A: Well, he tried to be swayed by women; he was just unlucky. Orwell's 
integrity was totally genuine and is totally admirable. He refused to hedge 
and was happy to pay the price, if there was one. Keep in mind, though, 
that he was not writing behind the Iron Curtain. He was in no danger of 
persecution for what he wrote, and, in fact, his position on the Soviet 
Union was fairly compatible with official policy most of the time. It was 
not dangerous to be an anti-Communist in England—except among leftist 
intellectuals. So when we talk about Orwell having the courage of his 
convictions, we are talking about the relatively parochial difficulty of 
disagreeing with friends and fellow-writers on the Soviet Union. It is a 
little like saying that Christopher Hitchens is courageous for breaking 
with other leftist writers by supporting the war on terror. An overwhelming 
majority of Americans support the war on terror.

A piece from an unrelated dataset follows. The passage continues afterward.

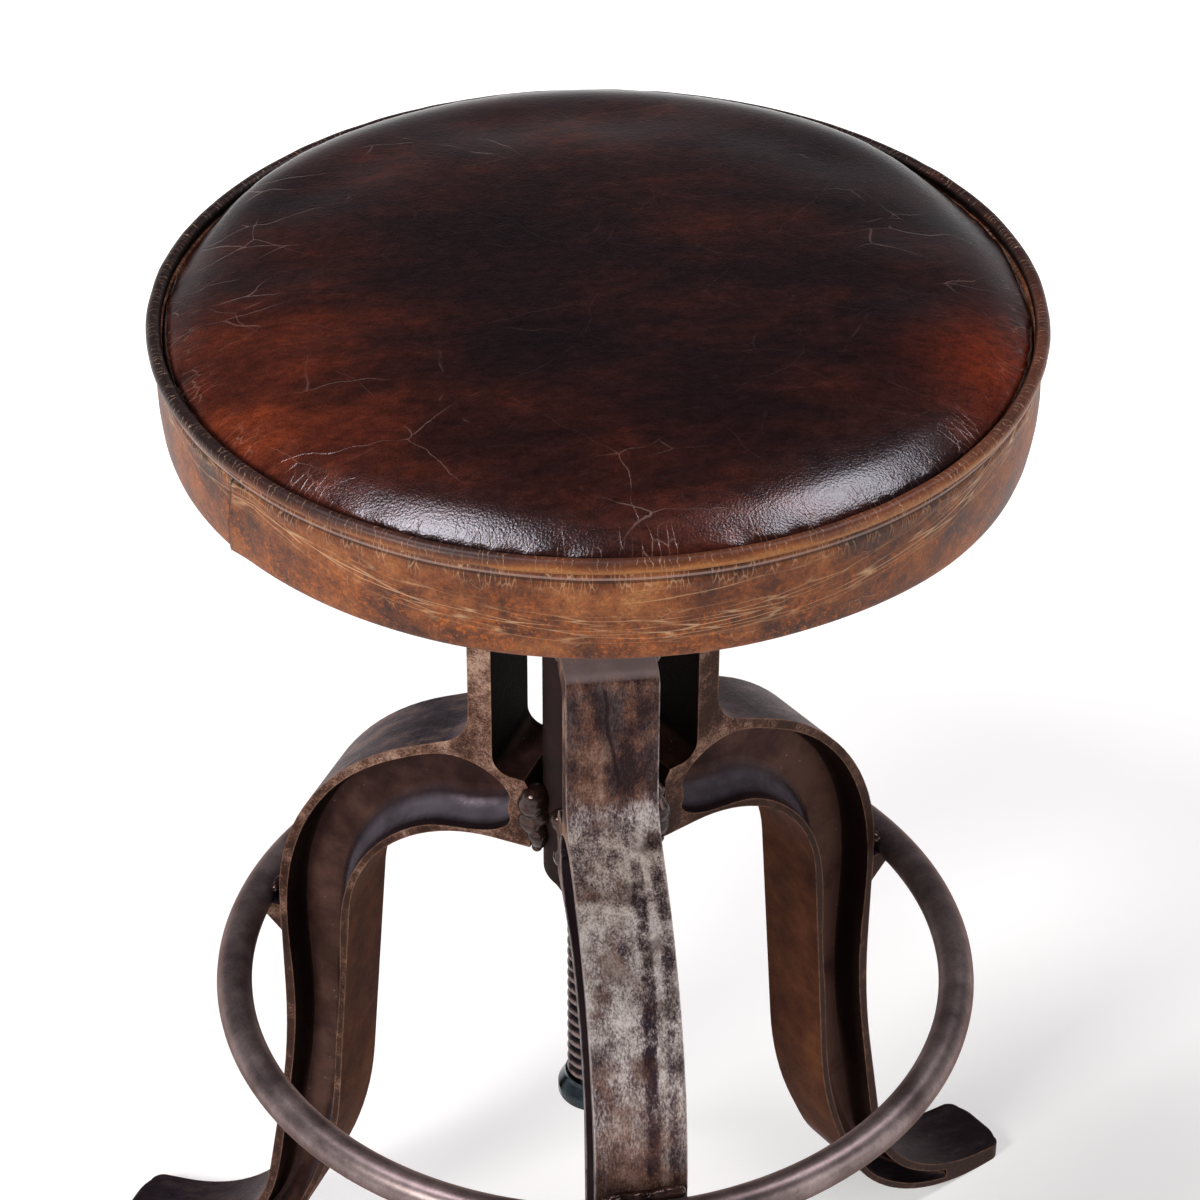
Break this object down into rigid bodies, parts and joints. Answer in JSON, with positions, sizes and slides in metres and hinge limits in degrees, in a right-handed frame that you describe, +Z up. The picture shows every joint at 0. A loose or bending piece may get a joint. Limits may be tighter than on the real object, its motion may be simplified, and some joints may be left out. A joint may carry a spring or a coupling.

Q: How has Orwell's reputation changed over time? Wasn't there a period 
when he was very much out of fashion with intellectuals on the American left?

A: When Orwell became a hero to Cold War liberals, his work, particularly 
"Animal Farm" and "1984," was seen as propagandistic and fatalistic. Even 
something like "Inside the Whale," a piece of literary criticism about 
Henry Miller's "Tropic of Cancer," was taken (incorrectly) as an invitation 
to political passivity. The collapse of Soviet Communism seems to have 
tilted the balance back in Orwell's favor.